Some argued that DeVos' statement presented HBCUs as though they were created as a better option to traditionally white universities when the Department of Education says on its own website that HBCUs were established because “there was no structured higher education system for black students.”

DeVos was also booed while giving the commencement address at historically black Bethune-Cookman University in Daytona Beach, Florida, last month.

The Trump administration has made attempts to strengthen its relationship with the HBCU community. In February, Trump held a meeting with dozens of HBCU leaders at the White House to discuss the needs of their institutions.

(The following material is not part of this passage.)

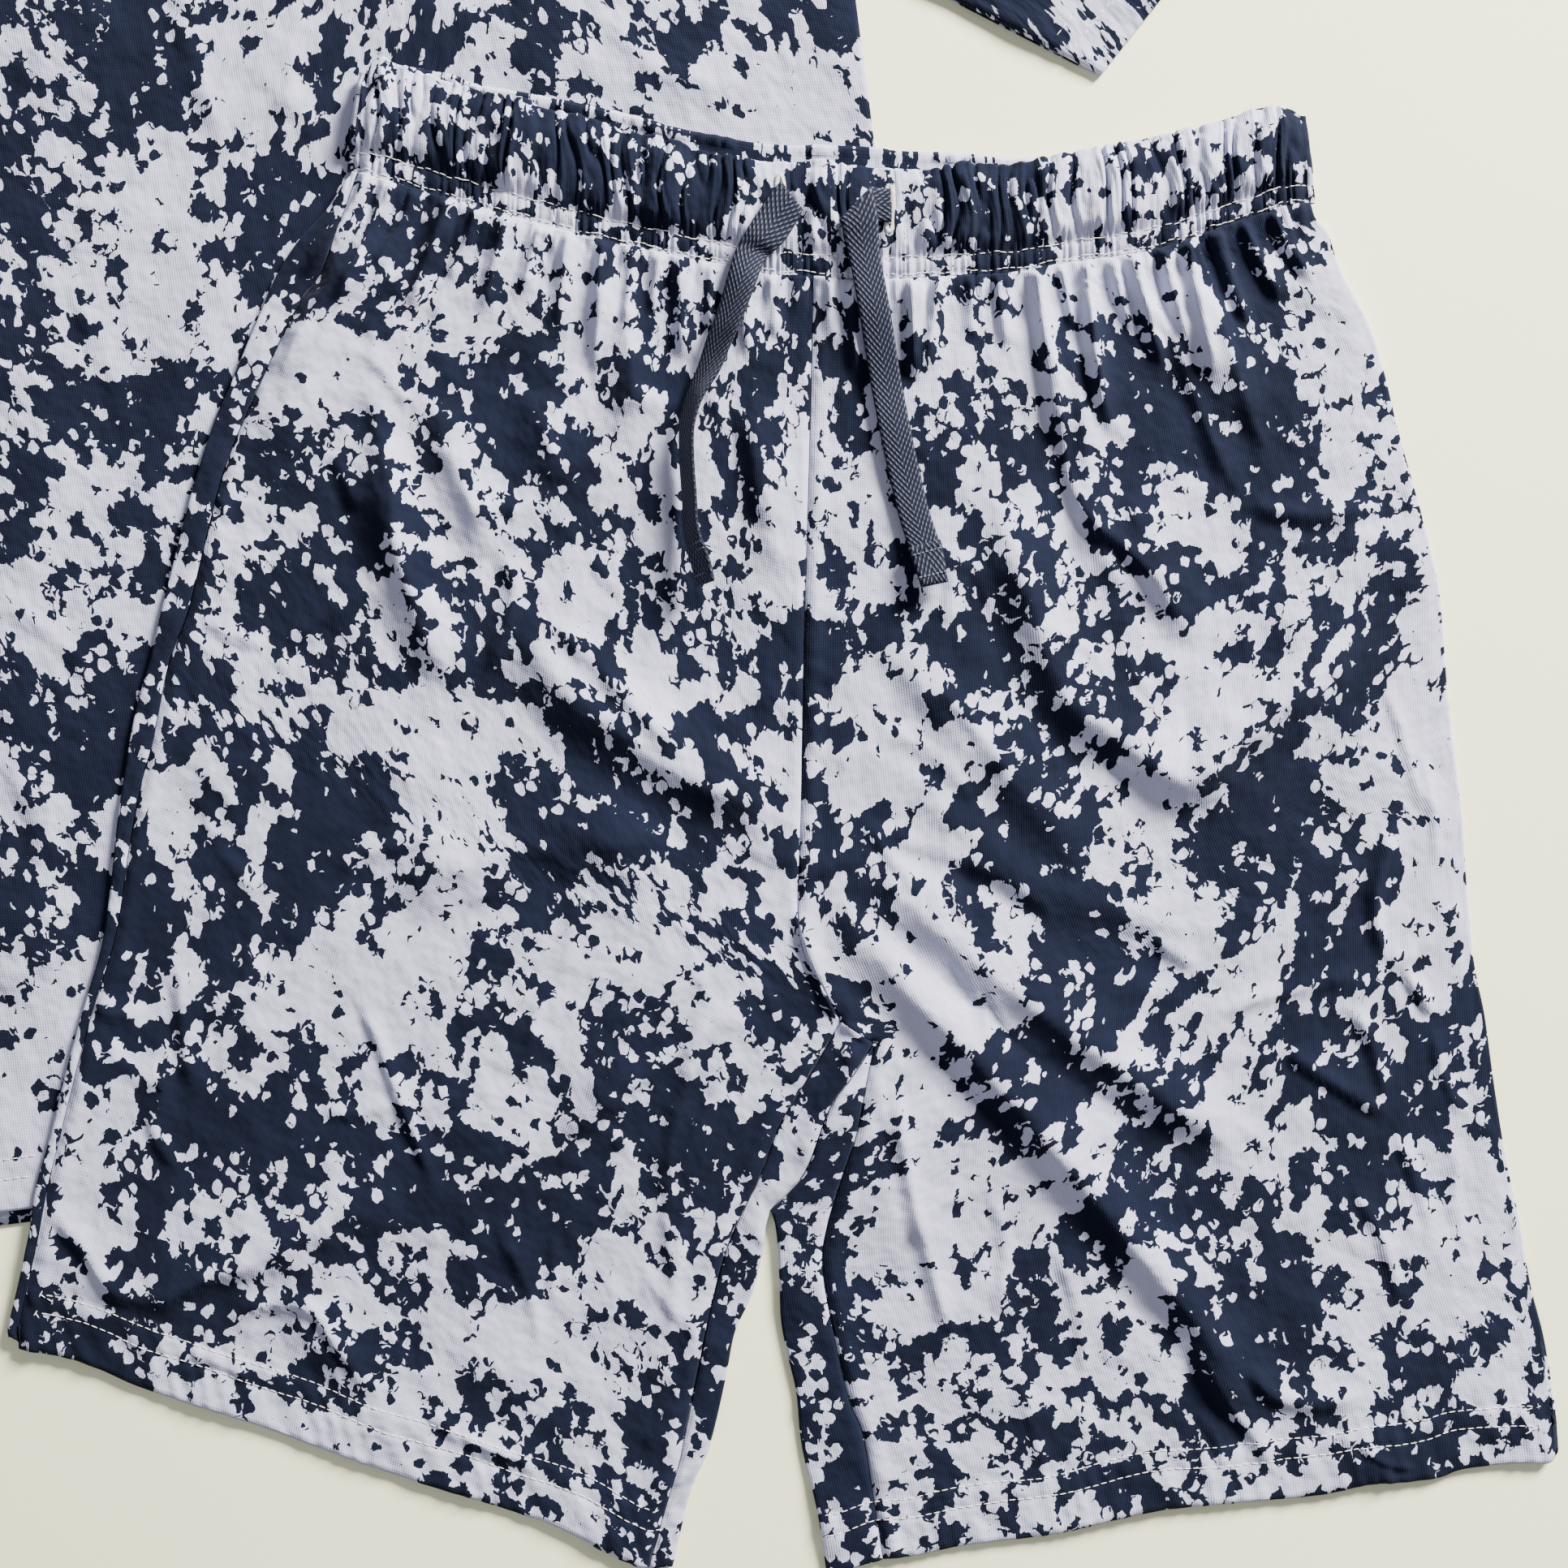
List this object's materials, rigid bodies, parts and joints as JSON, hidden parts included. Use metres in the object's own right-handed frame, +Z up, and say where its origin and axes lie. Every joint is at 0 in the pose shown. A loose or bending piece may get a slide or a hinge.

‘Little more than a photo op’

But many critics of the meeting, including Wilson, said the meeting in the Oval Office appeared to be “little more than a photo op.”

“There was no substantive conversation at all. It was maybe about a five- to seven-minute visit in the Oval Office and no more than that.

Some of the leaders, including Howard University president Wayne A.I. Frederick, received harsh criticism on campus for even attending the meeting.

Graffiti messages were reportedly spotted at Howard, an HBCU, that read: "Welcome to the Trump Plantation. Overseer: Wayne A.I. Frederick," "Stand for something or fall for anything" and "Wayne Frederick doesn't care about black people."

Frederick declined ABC News’ requests for comment.

But Taylor, president of the Thurgood Marshall College Fund, viewed the meeting as beneficial because it brought HBCU leaders into the policy conversation.

"I am hopeful, but I am not yet convinced,” Taylor said. “We at least have some indications that the president wants to do the right thing by this community, but we've got to help him to understand what ‘right’ means.”

Follow the money

He said the budget proposal is a reminder that leaders in higher education must always “follow the money.”

“We should be applying for grants within Homeland Security and the Department of Defense that would bring additional cash to our campuses,” Taylor said, pointing to cybersecurity as an example of an area with untapped potential.

“If that's where the increased spending is going to go, then we want to partake in those increases.”